The bagel with cream cheese is the hallmark of the mid-swim-meet, post-swim-practice meal for most child swimmers, and probably for a lot of other pre-teen athletes as well. At some point in time, the bagel ascended to its role as the obligatory snack item that’s served either as an acceptable source of athletic fuel prior to serious energy exertion, or as a refueling mechanism afterward.
Of course, you can also just have it for breakfast.
Either way, when you ask about how many calories are in a bagel with cream cheese, what you’re really asking is how nourishing that combination is for your body.
Isn’t a bagel just bread?
Yes — it’s a very compact piece of bread with a hole in the center. The thing is, it’s not just about what the bagel is composed of or whether the bagel is objectively healthy or unhealthy on its own; it’s about what potential food items the bagel is replacing — i.e., what you would have eaten otherwise.
If you’re stopping by Einstein Bros. Bagels on the way to work each morning instead of pouring yourself a bowl of cereal or oatmeal, then you’re using it to replace a hearty, grainy breakfast food product. So let’s take a quick look at a nutrient comparison between those two things while assuming that your plain bagel with cream cheese is replacing a bowl of Total cereal with skim milk.
Even if you’ve poured yourself a massive helping of Total cereal and doubled all of the ingredient totals contained therein, the bagel and cream cheese would be giving you far more sodium and about 50 percent more calories, which would primarily be due to the fat in the cream cheese. However, that would only be telling part of the story, because there is also vitamin and mineral content at stake here.

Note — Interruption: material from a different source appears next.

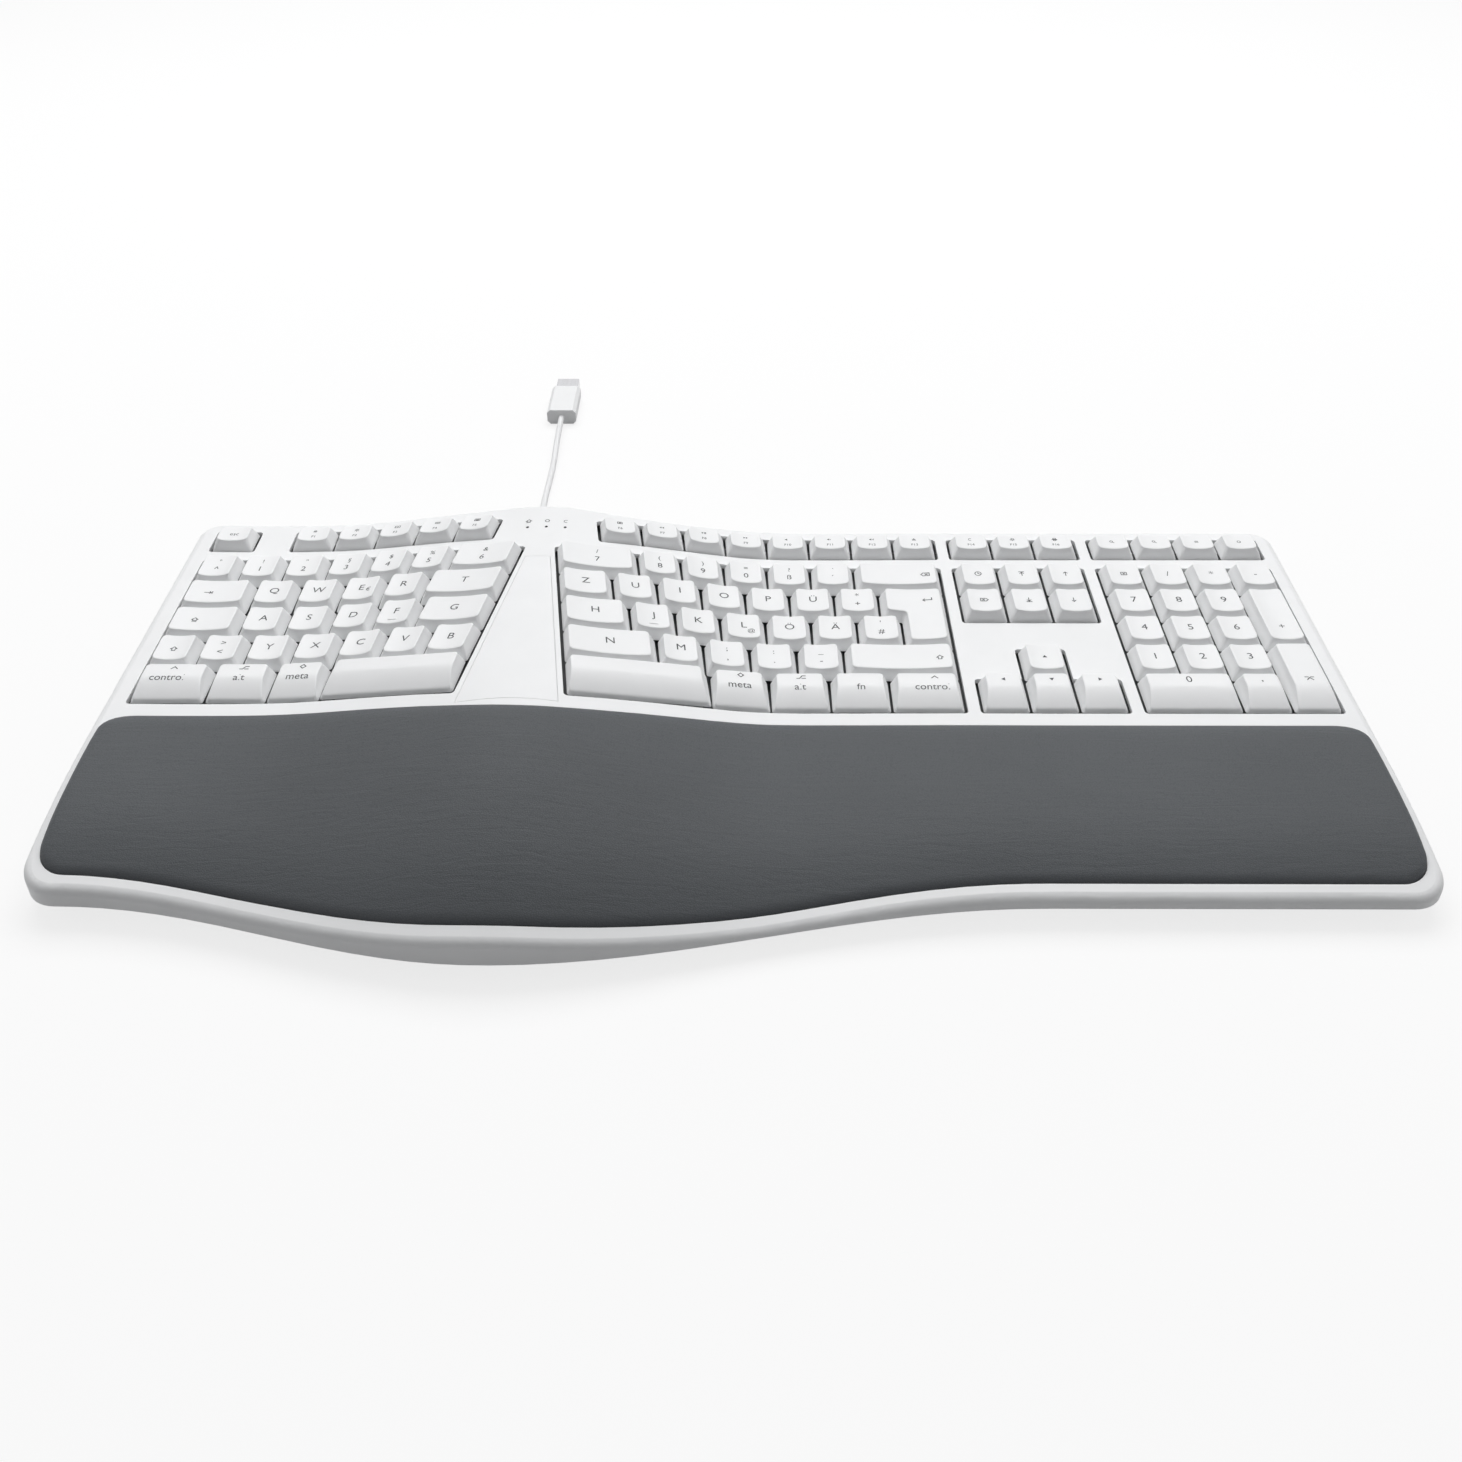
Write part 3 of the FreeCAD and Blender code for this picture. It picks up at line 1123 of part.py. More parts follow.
pieces = []
lengths = []
for label, points in (("cord_to_hank", route_in), ("cord_to_plug", route_out)):
    wire, shape = tube(route_path(points, label), cord_r)
    lengths.append(wire.Length)
    print(label, "length", round(wire.Length, 1), "volume ratio",
          round(shape.Volume / (wire.Length * math.pi * cord_r ** 2), 4))
    pieces.append(shape)
feature("cord", Part.Compound(pieces))
print("hank length", round(hank_wire.Length, 1), "volume ratio",
      round(hank.Volume / (hank_wire.Length * math.pi * cord_r ** 2), 4),
      "cord in all", round(hank_wire.Length + sum(lengths), 1))
# least gap of the hank to itself, on points a small step apart
step = 1.0
samples = []
along = 0.0
for e in hank_edges:
    n = max(2, int(e.Length / step))
    for p in e.discretize(n + 1)[:-1]:
        samples.append((along + e.Length * len([0]) * 0, p))
    along += e.Length
count = len(samples)
positions = []
run_length = 0.0
for i, (unused, p) in enumerate(samples):
    if i:
        run_length += (p - samples[i - 1][1]).Length
    positions.append((run_length, p))
least = 1e9
for i in range(count):
    si, p = positions[i]
    for j in range(i + 8, count):
        sj, q = positions[j]
        if sj - si > 4 * S.cord_diameter and abs(q.z - p.z) < 2 * track and abs(q.x - p.x) < least + 1:
            d = (q - p).Length
            if d < least:
                least = d
print("hank least gap", round(least - S.cord_diameter, 3))

# Tie round the hank's middle
ty0 = S.hank_y - b0 - cord_r - 0.4
ty1 = S.hank_y + a0 + cord_r + 0.4
tz1 = level[3] + cord_r + 0.3
tie = Part.makeBox(S.tie_width, ty1 - ty0 + 2 * S.tie_thickness, tz1 + S.tie_thickness,
                   V(S.tie_x - S.tie_width / 2, ty0 - S.tie_thickness, 0))
tie = tie.makeFillet(2.0, [e for e in tie.Edges if abs(e.Length - S.tie_width) < 1e-6])
tie_in = Part.makeBox(S.tie_width + 2, ty1 - ty0, tz1 - S.tie_thickness,
                      V(S.tie_x - S.tie_width / 2 - 1, ty0, S.tie_thickness))
tie_in = tie_in.makeFillet(1.5, [e for e in tie_in.Edges if abs(e.Length - S.tie_width - 2) < 1e-6])
feature("cord_tie", one(tie.cut(tie_in)))

body = doc.addObject("PartDesign::Body", "usb_plug_grip")
sketch = rectangle(body, "grip_outline", "XZ_Plane", "Sizes.grip_width", "Sizes.grip_height")
grip_pad = pad(body, "grip_pad", sketch, "Sizes.grip_length")
doc.recompute()
long_edges = ["Edge%d" % (i + 1) for i, e in enumerate(grip_pad.Shape.Edges)
              if abs(e.tangentAt(e.FirstParameter).y) > 0.9]
ends = body.newObject("PartDesign::Chamfer", "grip_chamfer")
ends.Base = (grip_pad, long_edges)
ends.setExpression("Size", "Sizes.grip_height / 5")
doc.recompute()
tongue = rectangle(body, "tongue_outline", "XZ_Plane", "Sizes.shell_width - 4 * Sizes.shell_wall",
                   "Sizes.shell_height / 2.4")
tongue_pad = pad(body, "tongue_pad", tongue, "Sizes.shell_length - 1")
tongue_pad.Reversed = True
body.Label = "usb_plug_grip"
body.Placement = FreeCAD.Placement(V(plug_x, plug_y + S.grip_length, plug_z), FreeCAD.Rotation())
nodes["usb_plug_grip"] = body

body = doc.addObject("PartDesign::Body", "usb_plug_shell")
sketch = rectangle(body, "shell_outline", "XZ_Plane", "Sizes.shell_width", "Sizes.shell_height")
pad(body, "shell_pad", sketch, "Sizes.shell_length")
doc.recompute()
sketch = rectangle(body, "shell_mouth", "XZ_Plane", "Sizes.shell_width - 2 * Sizes.shell_wall",
                   "Sizes.shell_height - 2 * Sizes.shell_wall")
doc.recompute()
mouth = body.newObject("PartDesign::Pocket", "shell_pocket")
mouth.Profile = sketch
mouth.Reversed = True
mouth.setExpression("Length", "Sizes.shell_length + 1")
body.Label = "usb_plug_shell"
body.Placement = FreeCAD.Placement(V(plug_x, plug_y + S.grip_length + S.shell_length, plug_z), FreeCAD.Rotation())
nodes["usb_plug_shell"] = body

doc.recompute()
bad = [o.Label for o in doc.Objects if "Invalid" in o.State or "Error" in o.State]
for label, obj in nodes.items():
    shape = obj.Shape
    if shape.isNull() or not shape.isValid() or shape.Volume <= 0:
        bad.append(label)
    if obj.Label != label:
        bad.append("label " + label)
if bad:
    raise RuntimeError("failed: " + ", ".join(bad))
for label, obj in nodes.items():
    obj.Shape.exportStep("parts/%s.step" % label)
print("nodes", len(nodes), "keys", len(keys))
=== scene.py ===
import bpy
import json
import math
from mathutils import Matrix, Vector, noise


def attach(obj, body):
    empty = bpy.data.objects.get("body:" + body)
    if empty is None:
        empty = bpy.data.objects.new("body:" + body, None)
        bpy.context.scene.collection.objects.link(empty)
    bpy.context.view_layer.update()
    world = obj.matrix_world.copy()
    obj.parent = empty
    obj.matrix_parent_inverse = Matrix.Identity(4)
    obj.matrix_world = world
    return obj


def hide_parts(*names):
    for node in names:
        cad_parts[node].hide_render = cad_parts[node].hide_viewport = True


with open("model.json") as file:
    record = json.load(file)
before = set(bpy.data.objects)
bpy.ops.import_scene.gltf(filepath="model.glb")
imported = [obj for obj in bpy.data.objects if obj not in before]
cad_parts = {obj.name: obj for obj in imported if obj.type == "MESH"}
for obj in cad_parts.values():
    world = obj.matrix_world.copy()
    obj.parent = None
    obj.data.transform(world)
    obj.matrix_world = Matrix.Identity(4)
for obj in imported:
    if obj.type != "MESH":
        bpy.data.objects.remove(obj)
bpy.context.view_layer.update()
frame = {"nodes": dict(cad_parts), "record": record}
nodes = frame["nodes"]
scene = bpy.context.scene
scene.view_settings.view_transform = "Standard"
MM = 0.001

# Camera: fitted to the keypad's grid of keys in the photograph
CAMERA_AT = Vector((0.0040, -0.4328, 0.3894))
CAMERA_PITCH = math.radians(32.731)
CAMERA_YAW = math.radians(-0.594)
CAMERA_ROLL = math.radians(-0.333)
CAMERA_LENS = 35.46
CAMERA_SHIFT = -0.158


def add_camera():
    level = math.cos(CAMERA_PITCH)
    forward = Vector((math.sin(CAMERA_YAW) * level, math.cos(CAMERA_YAW) * level, -math.sin(CAMERA_PITCH)))
    right = Vector((math.cos(CAMERA_YAW), -math.sin(CAMERA_YAW), 0.0))
    up = right.cross(forward)
    x = right * math.cos(CAMERA_ROLL) + up * math.sin(CAMERA_ROLL)
    y = up * math.cos(CAMERA_ROLL) - right * math.sin(CAMERA_ROLL)
    data = bpy.data.cameras.new("camera")
    data.sensor_width = 36.0
    data.lens = CAMERA_LENS
    data.shift_y = CAMERA_SHIFT
    data.clip_start = 0.01
    camera = bpy.data.objects.new("camera", data)
    scene.collection.objects.link(camera)
    camera.matrix_world = Matrix((
        (x.x, y.x, -forward.x, CAMERA_AT.x),
        (x.y, y.y, -forward.y, CAMERA_AT.y),
        (x.z, y.z, -forward.z, CAMERA_AT.z),
        (0.0, 0.0, 0.0, 1.0)))
    scene.camera = camera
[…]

Fortunately, Total divulges all of its micronutrient information, revealing that a double dose of Total Cereal with skim milk would supply your body with well over 200 percent of 12 essential vitamins and minerals, along with placing you within hailing distance of 100 percent of your daily dose of vitamin D. Einstein’s packaging is less forthcoming about its micronutrients, but its grocery store edition suggests that they peak at 20 percent of your daily iron intake, and dole out minuscule amounts of a few other minerals. Undoubtedly, there’s some unlisted B vitamin content lurking within the recipe, but it certainly isn’t the multivitamin smorgasbord provided by a well-intentioned breakfast cereal.
Okay, but what if I’m having the bagel for lunch?

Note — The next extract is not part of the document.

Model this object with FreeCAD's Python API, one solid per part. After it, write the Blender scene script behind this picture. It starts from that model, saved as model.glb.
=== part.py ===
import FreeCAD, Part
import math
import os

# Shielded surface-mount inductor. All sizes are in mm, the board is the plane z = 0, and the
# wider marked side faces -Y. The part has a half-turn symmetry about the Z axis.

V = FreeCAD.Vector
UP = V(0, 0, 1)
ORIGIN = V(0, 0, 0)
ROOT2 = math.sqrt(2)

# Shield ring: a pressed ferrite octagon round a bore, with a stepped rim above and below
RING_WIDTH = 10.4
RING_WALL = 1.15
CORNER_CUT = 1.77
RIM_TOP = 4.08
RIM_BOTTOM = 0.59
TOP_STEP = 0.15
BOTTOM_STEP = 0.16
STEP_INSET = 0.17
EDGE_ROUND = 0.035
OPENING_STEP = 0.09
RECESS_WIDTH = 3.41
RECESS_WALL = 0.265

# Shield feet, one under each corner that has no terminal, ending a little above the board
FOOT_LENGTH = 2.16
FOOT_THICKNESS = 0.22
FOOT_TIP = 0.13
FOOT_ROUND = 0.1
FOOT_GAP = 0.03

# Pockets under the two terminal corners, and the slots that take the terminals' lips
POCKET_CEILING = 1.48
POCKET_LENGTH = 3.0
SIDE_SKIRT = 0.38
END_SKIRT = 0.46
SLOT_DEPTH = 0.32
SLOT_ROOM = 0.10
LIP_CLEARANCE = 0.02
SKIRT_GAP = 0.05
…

Now, if you’re using that same bagel as a lunch item, the math remains the same, but the comparison becomes a little bit different. If 390 calories worth of compact dough and cream cheese is sufficient to sustain you between breakfast and dinner, that’s a more than reasonable sum of calories to subsist on for eight business hours. In fact, you could eat two bagels and still remain well beneath the caloric total of a regular Whopper and medium fries at Burger King.
What if I work some lox into the mix?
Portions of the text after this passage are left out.